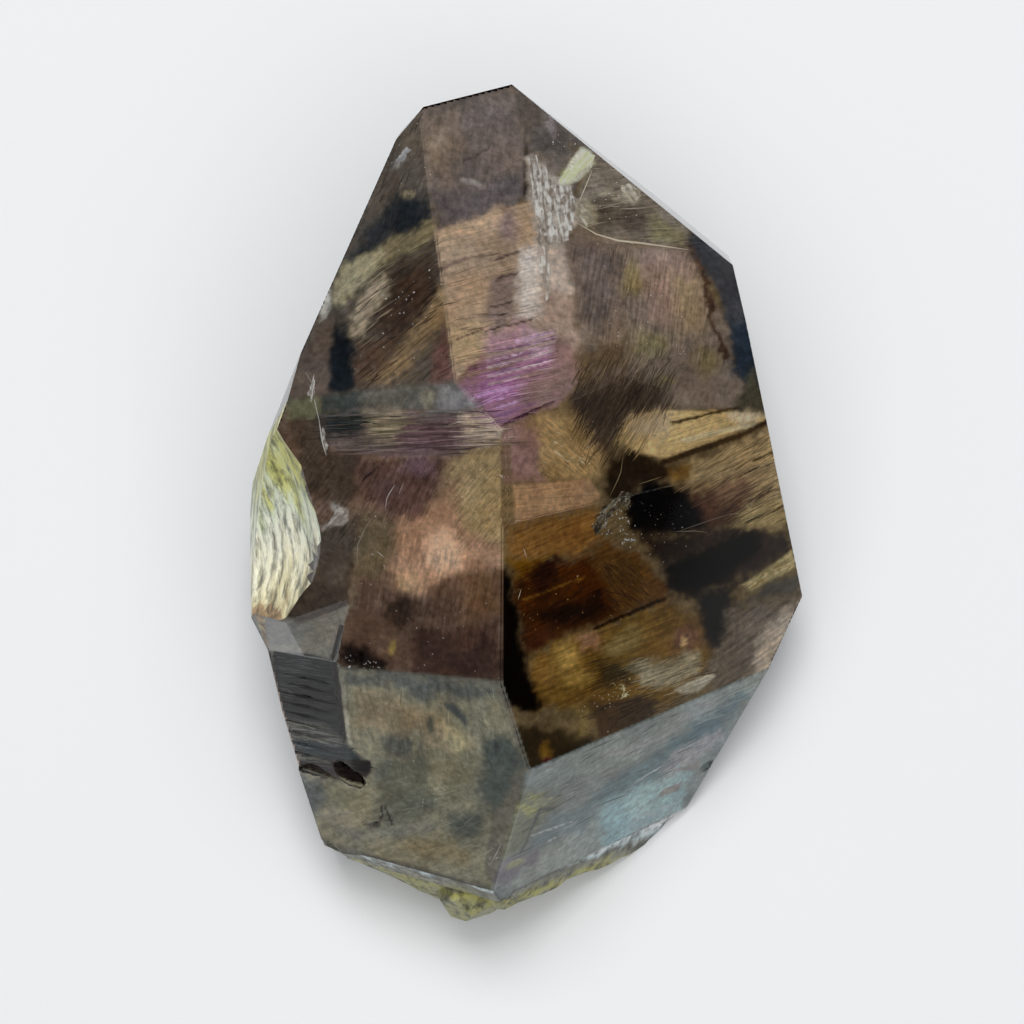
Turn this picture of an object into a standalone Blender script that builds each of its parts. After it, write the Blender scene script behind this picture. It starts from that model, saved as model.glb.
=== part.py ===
"""Smoky amethyst crystal, broken off its rock and lying on the flat of its back.

+X runs across the crystal, +Y along it towards the tip and +Z up from the surface that it lies on.
The crystal is one solid. It is cut from a block, face by face, as quartz carries its faces: pyramid
faces at the tip, prism faces along the sides and pyramid faces at the root, where it was broken off.
A face is named by where it looks: heading is the turn of its outward normal from +X towards +Y,
tilt is the lean of that normal from +Z, and reach is its distance from the crystal's heart.
Angles are in degrees and lengths in millimetres, and the finished mesh is brought to metres.
"""

import math

import bmesh
import bpy
from mathutils import Matrix, Vector, noise

# --- driving dimensions -------------------------------------------------------------------------
MM = 0.001
BLOCK = 200.0                 # side of the block that every convex solid is cut from
WELD = 1e-5                   # two corners closer than this are one
HEART = Vector((0.0, 0.0, 16.0))
CENTRING = Vector((-0.095, 0.83, 0.0))  # brings the middle of the outline to the origin

# heading, tilt, reach of each face of the whole crystal
FACES = {
    "tip_right": (49.5, 35.4, 14.9),
    "tip_left": (145.8, 35.1, 18.2),
    "tip_rim": (50.7, 82.0, 22.92),
    "tip_side": (156.3, 88.0, 19.2),
    "tip_corner": (140.0, 80.0, 24.6),
    "tip_back_left": (126.7, 117.0, 21.2),
    "tip_back_right": (79.6, 120.9, 24.4),
    "front_left": (215.0, 32.1, 13.3),
    "front_right_plate": (-20.0, 43.0, 10.1),
    "side_right": (12.4, 86.8, 18.45),
    "side_left_tip": (163.0, 80.0, 19.65),
    "side_left_mid": (176.4, 80.0, 19.35),
    "side_left": (189.1, 96.8, 21.2),
    "side_left_root": (195.5, 90.0, 21.9),
    "back_right": (42.3, 150.0, 17.0),
    "back_left": (171.4, 143.0, 17.0),
    "root_left": (236.4, 44.4, 15.4),
    "root_flank": (221.5, 52.0, 16.95),
    "root_right": (-46.8, 60.9, 15.3),
    "root_side": (-25.4, 93.5, 22.42),
    "root_back": (-1.0, 140.0, 20.7),
    "root_lip": (249.0, 68.5, 24.75),
    "root_under_left": (241.5, 98.0, 31.6),
    "root_under_right": (-73.9, 96.0, 30.2),
    "rest": (0.0, 180.0, 16.0),
}

# The big front face stands a little higher towards the tip, and steps down along one growth line
PLATE_FLOOR = (-22.8, 43.9, 9.57)
PLATE_EDGE = (-69.0, 80.0, 3.44)

# Ledge on the lower left: a striated floor, the wall above it, its end walls and a nick beside it
LEDGE_FLOOR = (206.0, 55.0, 15.72)
LEDGE_ROOF = (236.0, 69.0, 17.1)
LEDGE_END = (188.7, 85.0, 15.65)
LEDGE_FOOT = (86.0, 80.0, -22.0)
NICK_FLOOR = (206.0, 55.0, 15.8)
NICK_ROOF = (267.4, 58.0, 9.9)
NICK_END = (172.4, 80.0, 12.65)

# Shell-shaped scar on the left side
SCAR_CENTRE = Vector((-24.5, -3.9, 27.0))
SCAR_RADII = Vector((10.6, 14.6, 13.8))
SCAR_PINCH = 1.22             # 1 is an egg, more draws its skin in between its poles
SCAR_RELIEF = 0.4
SCAR_GRAIN = 2.6              # width of one flow line of the scar
SCAR_STRETCH = 0.3            # flow lines run along the crystal, so the relief is drawn out that way

# Broken root: lumpy cuts, each with its plane, middle, half width, half height, roll, relief and seed
BREAK_GRAIN = 2.6
BREAK_CELL = 0.8              # side of one cell of a rough cutting face
BREAK_DEPTH = 6.0             # how far a cutting block reaches out of the crystal
BREAKS = (
    ((249.0, 69.5, 24.6), Vector((-8.6, -29.4, 5.2)), 9.6, 3.2, 19.0, 0.42, 3.0),
    ((-47.2, 61.6, 15.17), Vector((6.2, -28.4, 3.6)), 9.6, 2.3, -38.0, 0.3, 7.0),
    ((-73.5, 94.0, 29.75), Vector((4.5, -28.0, 4.0)), 9.6, 4.4, -30.0, 0.5, 13.0),
)
SPUR_MIDDLE = Vector((-4.1, -28.8, 4.8))
SPUR_RADII = Vector((2.6, 3.3, 4.2))
SPUR_SIDES = 26               # flats of the spur, spread evenly and set unevenly deep
SPUR_UNEVEN = 0.3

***

What is being asked: Give back the listing exactly, please, from its first line to the line containing "import math", inclusive, and nothing past that line.

Completed exercise:
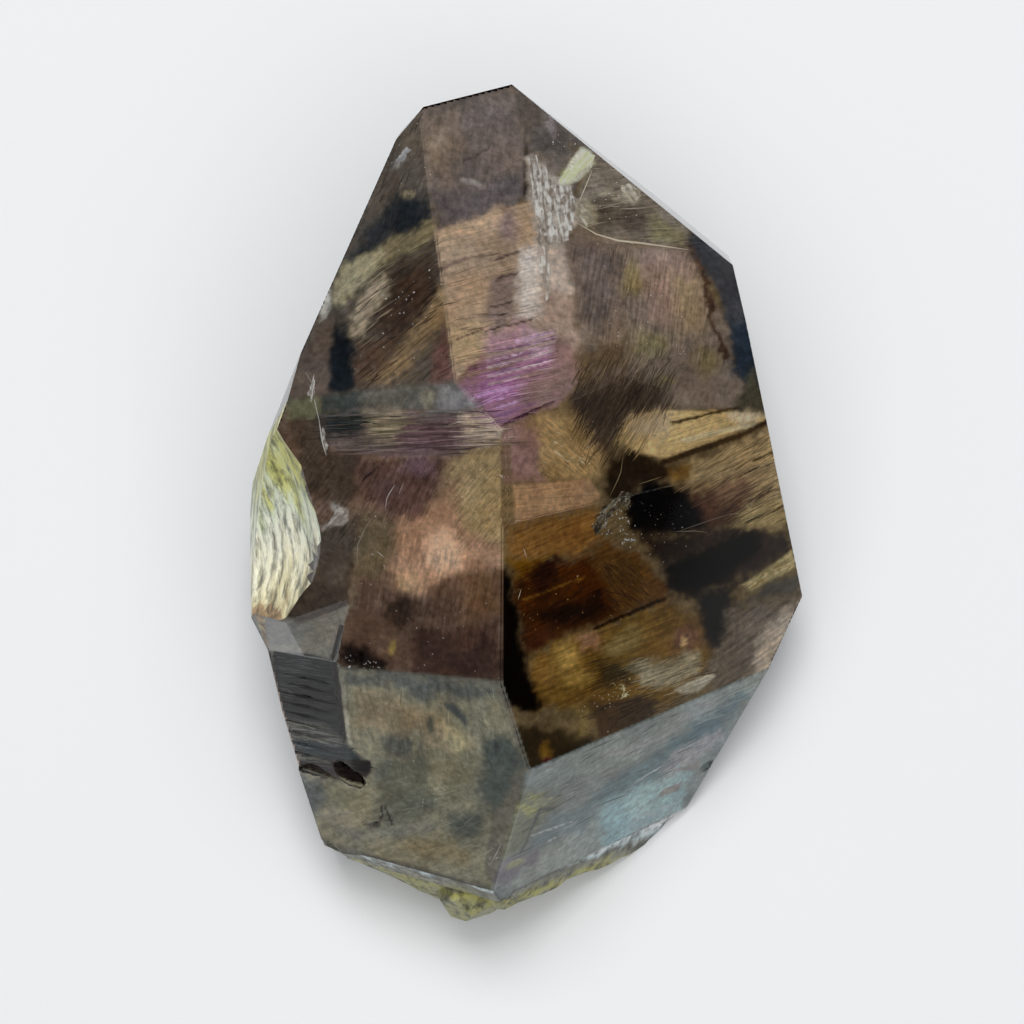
Turn this picture of an object into a standalone Blender script that builds each of its parts. After it, write the Blender scene script behind this picture. It starts from that model, saved as model.glb.
=== part.py ===
"""Smoky amethyst crystal, broken off its rock and lying on the flat of its back.

+X runs across the crystal, +Y along it towards the tip and +Z up from the surface that it lies on.
The crystal is one solid. It is cut from a block, face by face, as quartz carries its faces: pyramid
faces at the tip, prism faces along the sides and pyramid faces at the root, where it was broken off.
A face is named by where it looks: heading is the turn of its outward normal from +X towards +Y,
tilt is the lean of that normal from +Z, and reach is its distance from the crystal's heart.
Angles are in degrees and lengths in millimetres, and the finished mesh is brought to metres.
"""

import math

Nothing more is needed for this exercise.